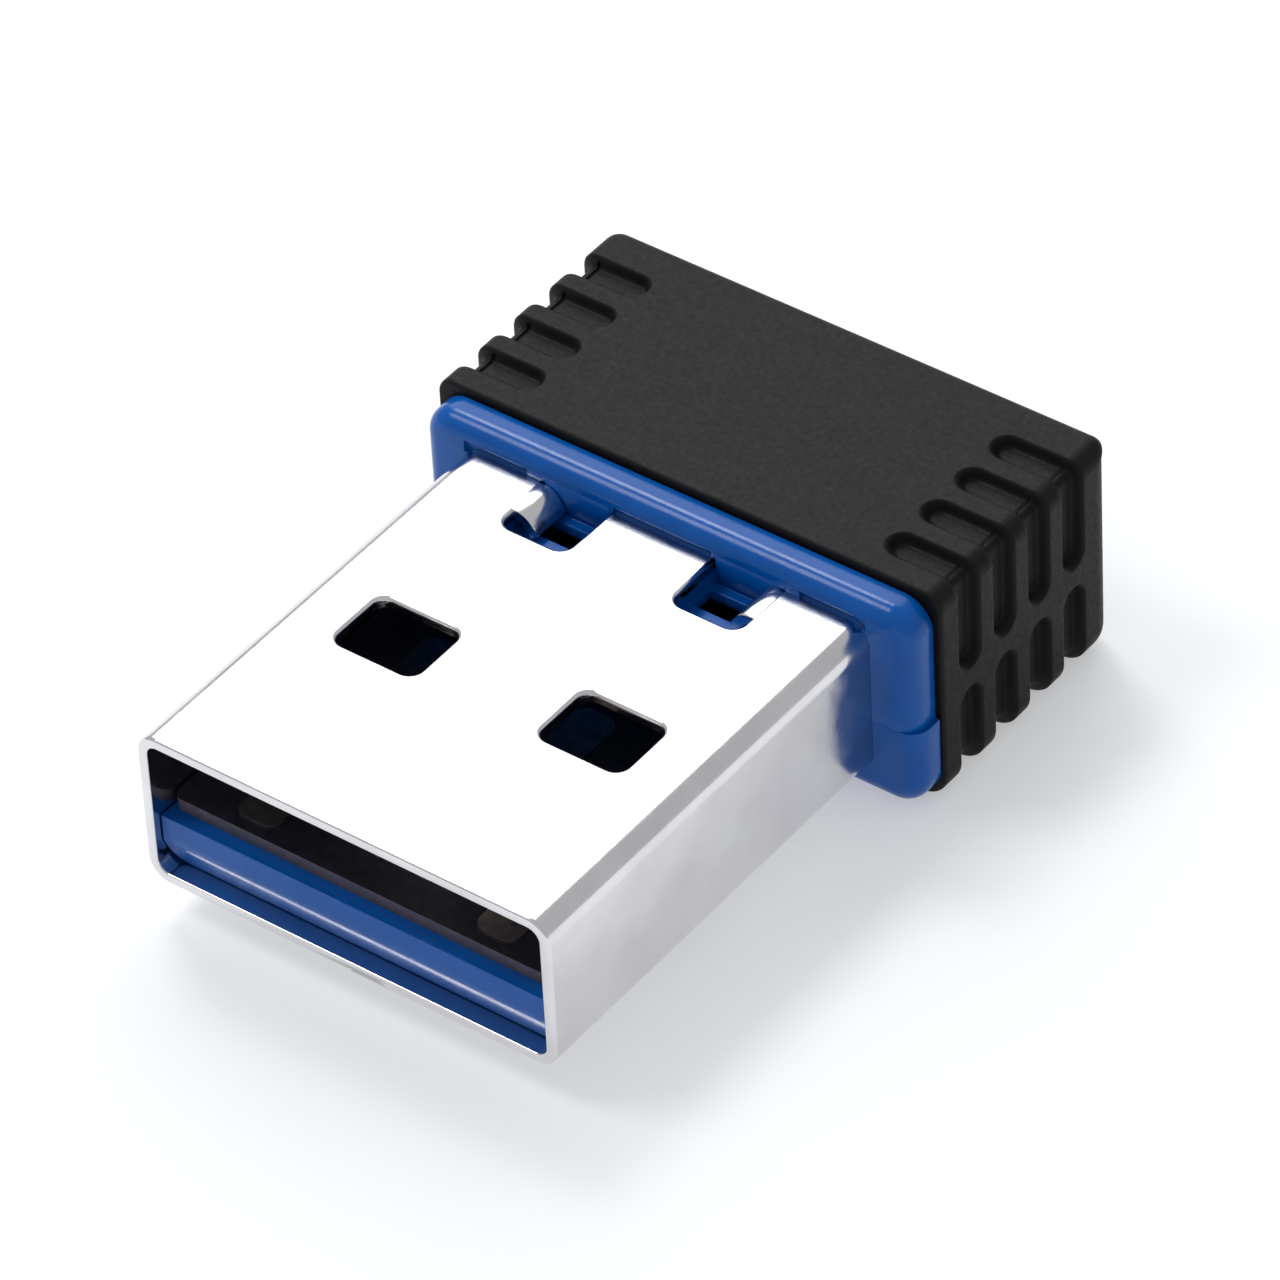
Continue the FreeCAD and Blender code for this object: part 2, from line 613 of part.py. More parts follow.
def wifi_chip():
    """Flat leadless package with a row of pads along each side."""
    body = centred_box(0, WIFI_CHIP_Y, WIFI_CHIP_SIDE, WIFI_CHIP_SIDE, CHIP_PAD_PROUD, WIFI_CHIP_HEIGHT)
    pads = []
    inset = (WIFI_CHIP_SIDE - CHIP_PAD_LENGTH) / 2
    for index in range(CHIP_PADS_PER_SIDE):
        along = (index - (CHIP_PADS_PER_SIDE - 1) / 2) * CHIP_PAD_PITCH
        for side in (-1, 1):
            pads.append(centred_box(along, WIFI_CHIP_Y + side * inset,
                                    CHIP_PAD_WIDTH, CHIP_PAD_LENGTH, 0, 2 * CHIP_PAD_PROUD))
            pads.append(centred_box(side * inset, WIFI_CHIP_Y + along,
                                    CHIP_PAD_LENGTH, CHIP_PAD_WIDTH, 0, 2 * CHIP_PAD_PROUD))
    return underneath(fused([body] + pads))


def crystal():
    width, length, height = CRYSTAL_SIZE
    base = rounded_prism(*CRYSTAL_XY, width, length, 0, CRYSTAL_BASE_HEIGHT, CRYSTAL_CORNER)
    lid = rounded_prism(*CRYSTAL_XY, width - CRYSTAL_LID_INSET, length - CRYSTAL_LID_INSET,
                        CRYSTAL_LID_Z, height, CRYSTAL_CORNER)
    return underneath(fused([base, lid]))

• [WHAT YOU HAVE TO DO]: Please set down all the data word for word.

• [EXERCISE ANSWER]:
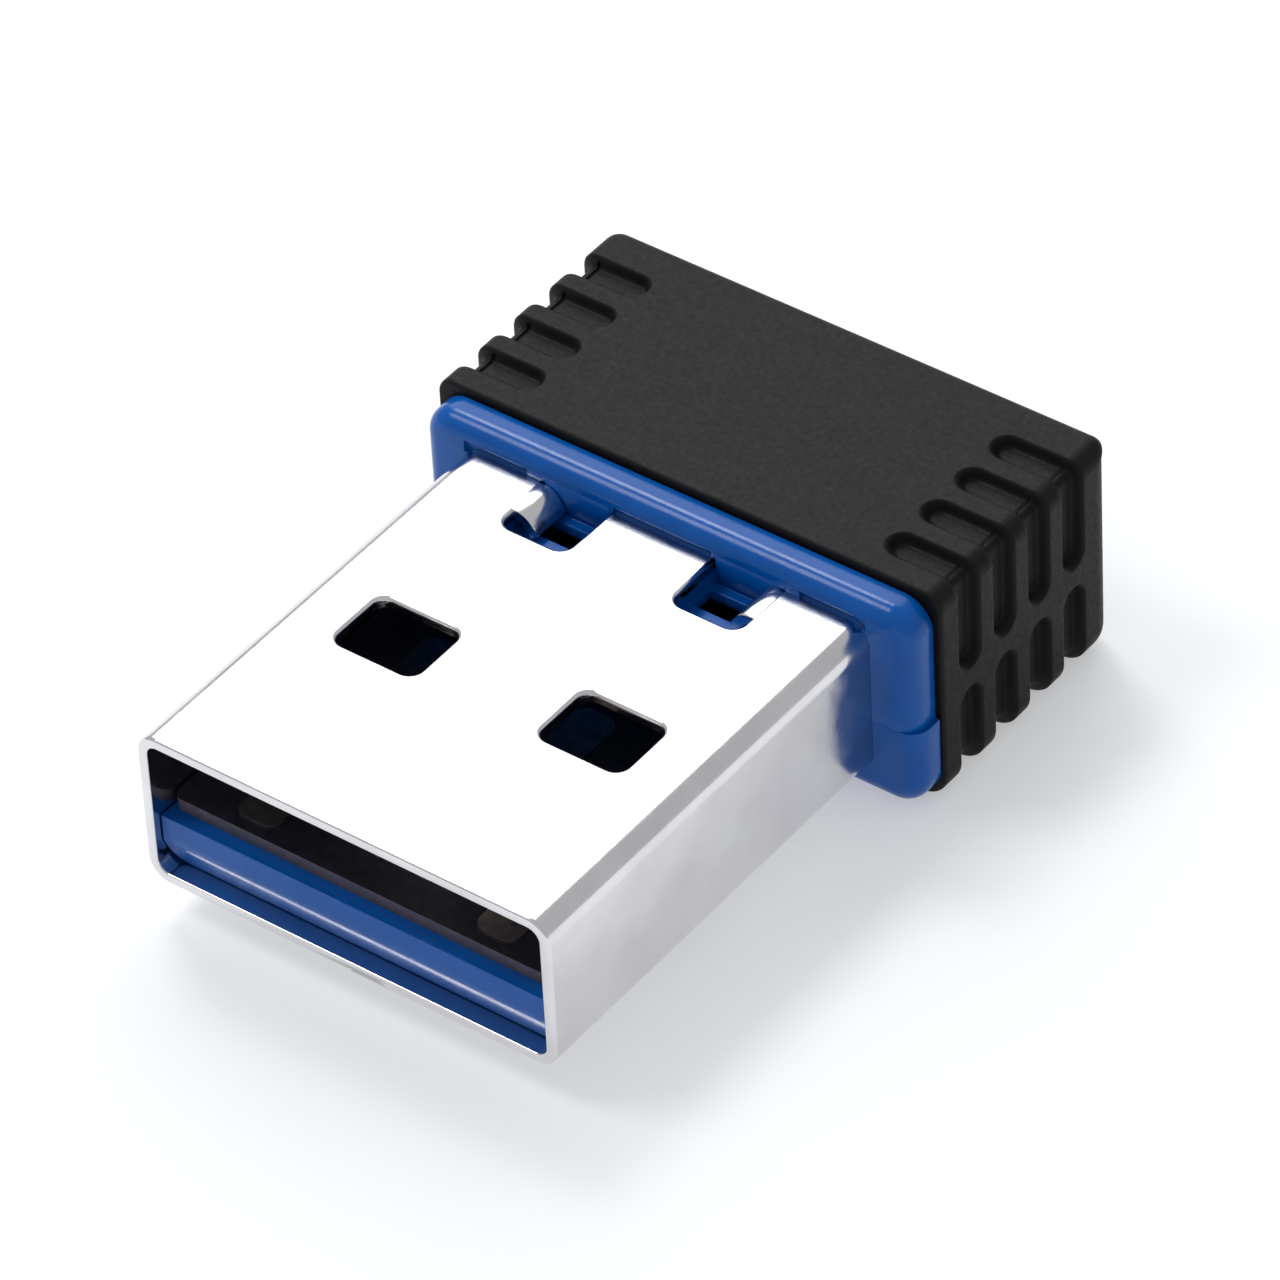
Continue the FreeCAD and Blender code for this object: part 2, from line 613 of part.py. More parts follow.
def wifi_chip():
    """Flat leadless package with a row of pads along each side."""
    body = centred_box(0, WIFI_CHIP_Y, WIFI_CHIP_SIDE, WIFI_CHIP_SIDE, CHIP_PAD_PROUD, WIFI_CHIP_HEIGHT)
    pads = []
    inset = (WIFI_CHIP_SIDE - CHIP_PAD_LENGTH) / 2
    for index in range(CHIP_PADS_PER_SIDE):
        along = (index - (CHIP_PADS_PER_SIDE - 1) / 2) * CHIP_PAD_PITCH
        for side in (-1, 1):
            pads.append(centred_box(along, WIFI_CHIP_Y + side * inset,
                                    CHIP_PAD_WIDTH, CHIP_PAD_LENGTH, 0, 2 * CHIP_PAD_PROUD))
            pads.append(centred_box(side * inset, WIFI_CHIP_Y + along,
                                    CHIP_PAD_LENGTH, CHIP_PAD_WIDTH, 0, 2 * CHIP_PAD_PROUD))
    return underneath(fused([body] + pads))


def crystal():
    width, length, height = CRYSTAL_SIZE
    base = rounded_prism(*CRYSTAL_XY, width, length, 0, CRYSTAL_BASE_HEIGHT, CRYSTAL_CORNER)
    lid = rounded_prism(*CRYSTAL_XY, width - CRYSTAL_LID_INSET, length - CRYSTAL_LID_INSET,
                        CRYSTAL_LID_Z, height, CRYSTAL_CORNER)
    return underneath(fused([base, lid]))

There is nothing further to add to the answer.